All democratic governments are in a learning curve, a perpetual state of maturity, by the virtue that they derive their mandate from the people. In democratic dispensations the voice of the people is the monarch. The ANC’s homogenising effect, better known as comrade effect, abuses the monarchy and encourages anachronism. It is what needs to go to make way for authentic political and economic policy parity or antipathy of its members. That is the only way the ANC will find a way of renew itself for the twenty first century without relying on past conditions all the time. There is no running away from the fact that our identity is conditioned by, and mediated through the past. But there comes a time when the past too must adapt or die.

Then again, as the Yiddish saying cautions: ‘A high temperature is not an illness and Pruim is not a festival!’ Unfortunately some people are not privy to that saying. As we speak people are involved in various forms of fitrah (the cleansing rituals, on top of all the manicurist obsession of cutting nails and armpit hair, trimming moustaches and clean shaving hair that have befallen comrades lately), and numerous visits to amaGqirha (witch-doctors) to cast or ward the spells.
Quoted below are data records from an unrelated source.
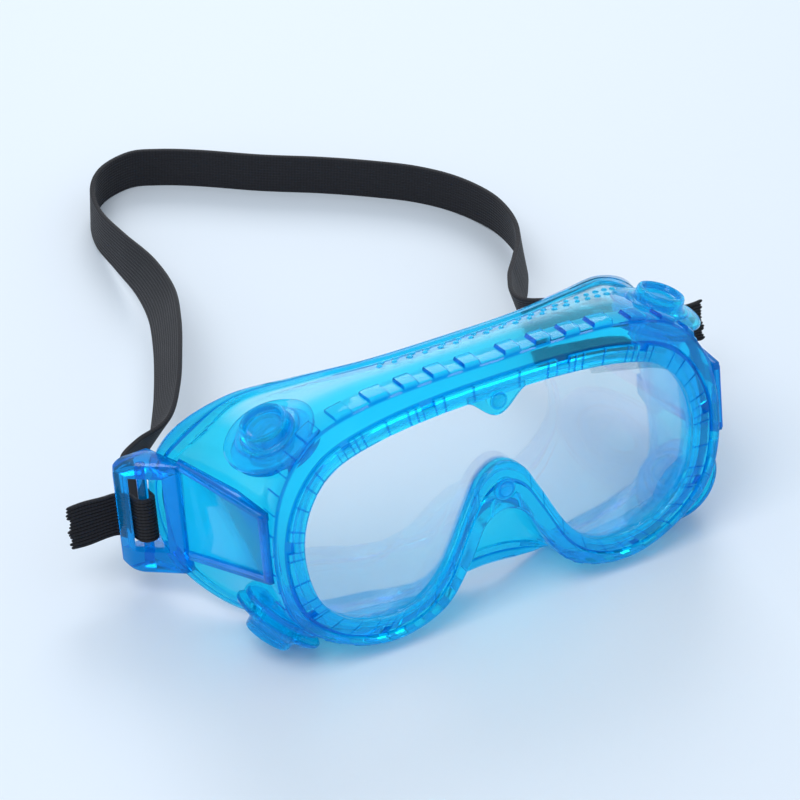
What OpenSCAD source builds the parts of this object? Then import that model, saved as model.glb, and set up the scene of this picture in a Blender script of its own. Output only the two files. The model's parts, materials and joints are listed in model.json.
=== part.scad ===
// Chemical splash goggle: soft moulded frame, flat clear lens, indirect vents, elastic headband.
// Every module is drawn in the lens frame (lens upright, X across the face, Y towards the face)
// and stand() leans it back about the origin, the bridge point on the lens's front face.

/* [Frame moulding] */
// Angle that the goggle leans back when it stands on a table
lean = 12; // [8:1:14]
// Depth of the rim from its front lip to the start of the wall
rim_depth = 8; // [7:0.5:9]
// Thickness of the frame's wall
wall_t = 1.8; // [1.5:0.1:2.5]
// Half thickness of the bead round the face flange
bead = 1.5; // [1.2:0.1:2]

/* [Lens] */
// Thickness of the lens
lens_t = 2; // [1.5:0.1:2]
// Depth of the groove that the lens sits in
groove = 3; // [2:0.5:4]
// Front face of the lens behind the front lip
lens_y = 1.8; // [1.5:0.1:2]
// Radius of the pegs that locate the lens
peg_r = 2.4; // [2:0.1:2.8]

/* [Vents] */
// Radius of a vent cap's brim
brim_r = 13.5; // [12:0.5:14]
// Radius of a vent stem, which turns in its seat
stem_r = 5; // [4.5:0.5:5.5]
// Radial clearance of the stem in the seat and of the cap on the stem
running = 0.05; // [0.03:0.01:0.08]

/* [Headband] */
// Width of the elastic band
band_w = 13.5; // [12:0.5:16]
// Thickness of the elastic band
band_t = 1.6; // [1.2:0.1:2]
// Length of the free tail beyond the wrap
tail = 17; // [8:1:24]

/* [Hidden] */

lens_gap = 0.1;
bridge = [0, lens_y + lens_gap, -8];
floor_z = -56.6;
steps = 4;
pvc = [0.05, 0.62, 0.9, 0.75];
clear = [0.85, 0.93, 0.97, 0.4];
elastic = [0.05, 0.05, 0.06];
$fn = 48;

// Half outlines, from the top centre round the right side to the nose: the open window of the rim,
// the rim's outer edge, and the edge of the flange that seals on the face.
window_half = [[0, 3], [20, 2.6], [38, 0.6], [52, -3.8], [60, -13], [63, -26], [60, -41],
    [51, -50.5], [39, -54], [28, -52], [19.5, -44], [11.5, -29.5], [6.5, -21.2], [0, -18]];
rim_half = [[0, 14], [22, 14], [42, 12.5], [58, 7.5], [69, -6], [72.5, -25], [69.5, -43],
    [60, -54], [46, -61], [33, -61.8], [20.5, -57], [12, -46], [6.5, -36.5], [0, -33.5]];
flange_half = [[0, 29.2, 8.6], [24, 30.4, 8.2], [44, 36.8, 6.4], [61.3, 44.9, 2.9], [76, 53.4, -7.6], [80.5, 59, -25],
    [79, 50, -44], [68, 34, -55], [50, 27, -58.5], [34, 24, -59.5], [22, 20.5, -59.8],
    [13, 18, -58.5], [6.5, 16.5, -57], [0, 16, -56.3]];

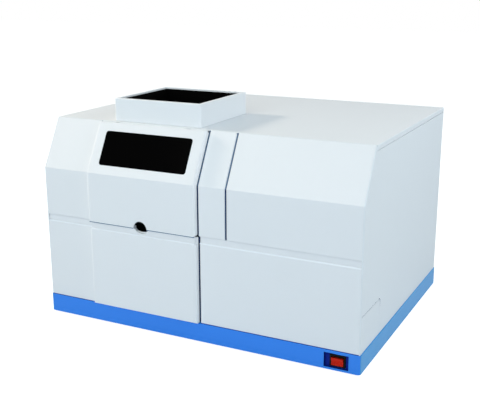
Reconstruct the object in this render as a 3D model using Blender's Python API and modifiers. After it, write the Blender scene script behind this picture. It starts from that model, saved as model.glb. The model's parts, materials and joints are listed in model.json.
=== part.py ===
"""Atomic absorption spectrometer, a bench instrument with a flame compartment under a square chimney.

Metres, +Z up. X runs along the front from left to right, Y runs from the front to the back.
The origin is the middle of the plinth, on the surface that the feet stand on.
"""
import math

import bmesh
import bpy
from mathutils import Matrix, Vector

# Clearances and cut overrun
fit = 0.0003
seam = 0.0006
running_gap = 0.0004
overrun = 0.004
weld_gap = 0.000001

# Plinth and feet
plinth_width = 0.700
plinth_depth = 0.536
plinth_height = 0.038
plinth_wall = 0.002
plinth_flange = 0.040
plinth_corner = 0.006
plinth_edge = 0.0014
foot_height = 0.003
foot_radius = 0.020
foot_inset = 0.030

# Case outline
case_inset = 0.0018
case_height = 0.3771
slope_run = 0.0533
slope_drop = 0.098
side_wall = 0.003
side_edge = 0.0022
cover_wall = 0.002
cover_flange = 0.010
cover_edge = 0.0016
rear_wall = 0.002
panel_wall = 0.003
panel_depth = 0.018
panel_edge = 0.0018
groove_rise = 0.1662
groove_height = 0.0133
groove_depth = 0.0095
groove_lip = 0.004
shadow_gap = 0.0009

# Places across the front
bay_inset = 0.2408
left_hood_edge = 0.1263
left_lower_edge = 0.1232
middle_hood_edge = 0.1263
right_lower_edge = 0.1283
middle_hood_width = 0.0575
hood_gap = 0.0028

# Chimney
chimney_width = 0.201
chimney_depth = 0.1965
chimney_height = 0.0462
chimney_wall = 0.008
chimney_corner = 0.004
chimney_edge = 0.0016
chimney_front = 0.0093
liner_wall = 0.0015
liner_step = 0.003
liner_drop = 0.022

# Flame door and its hinge
door_width = 0.2484
door_proud = 0.011
door_wall = 0.0035
door_edge = 0.005
door_foot_share = 0.3
barrel_radius = 0.006
barrel_back = 0.0066
barrel_length = 0.060
hinge_inset = 0.042
knuckle_width = 0.009
knuckle_radius = 0.0045
knuckle_gap = 0.0007
hinge_arm = 0.004
pin_radius = 0.002
pin_reach = 0.016
rail_depth = 0.008
rail_height = 0.010
notch_radius = 0.0154
window_width = 0.1993
window_bottom = 0.0189
window_top = 0.0906
window_corner = 0.005
window_lip = 0.005
pane_thickness = 0.0022

# Lower door and its hinge
lower_width = 0.2473
lower_shift = 0.00255
lower_foot = 0.002
lower_head = 0.0012
lower_round = 0.005
lower_round_shares = (0.7, 0.32)
ledge_rise = 0.1657
ledge_depth = 0.008
scoop_height = 0.008
lower_axis_in = 0.0055

# Side hatch
hatch_height = 0.0718
hatch_depth = 0.1085
hatch_corner = 0.006
hatch_pin = 0.0008
hatch_pin_reach = 0.0015

# Mains switch
pocket_end = 0.0224
pocket_width = 0.0483
pocket_low = 0.0040
pocket_height = 0.0290
pocket_depth = 0.0070
pocket_wall = 0.0015
switch_inset = 0.0453
switch_low = 0.0052
bezel_width = 0.0316
bezel_height = 0.0240
bezel_flange = 0.0020
bezel_rim = 0.0036
bezel_edge = 0.0007
switch_body_depth = 0.024
switch_body_inset = 0.0015
rocker_radius = 0.0115
rocker_tilt = 9.0
rocker_proud = 0.0030
rocker_pin = 0.0014

# Flame compartment
bay_wall = 0.0015
bay_front = 0.004
bay_back = 0.268
tube_radius = 0.014
tube_wall = 0.002
tube_reach = 0.012
lamp_tube_reach = 0.008
beam_rise = 0.254

# Burner, spray chamber and lift
burner_length = 0.120
burner_width = 0.026
burner_top_width = 0.018
burner_height = 0.032
burner_drop = 0.012
slot_length = 0.100
slot_width = 0.0006
slot_depth = 0.004
collar_radius = 0.020
collar_height = 0.014
collar_socket = 0.0095
neck_radius = 0.014
neck_wall = 0.002
chamber_radius = 0.026
chamber_front = 0.105
chamber_rear = 0.030
chamber_cap = 0.010
chamber_cap_radius = 0.030
chamber_rise = 0.124
nebulizer_radius = 0.008
nebulizer_length = 0.028
nebulizer_step = 0.021
nipple_radius = 0.0015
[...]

Bobby Zimmerman, alias, Bob Dylan, would probably describe this sheer giddiness of things with his song Desolation Row: They’re selling the postcards of the hanging / they’re painting passports brown / the beauty pallor is filled with sailors / the circus is in town . . .

As the din rises I’m reminded of another senile old man, Shakespeare’s Richard III. In Act 4, Scene 4, Richard has drums beaten to drown his mother’s curses: ‘A flourish, trumpets! Strike alarum, drums! Let not the hearers hear these tell-tale women Rail on the Lord’s anointed: Strike I say!’ I wonder if president Mbeki has re-read Richard III lately since the days he made the farewell speech, in high spirits, for Mandela?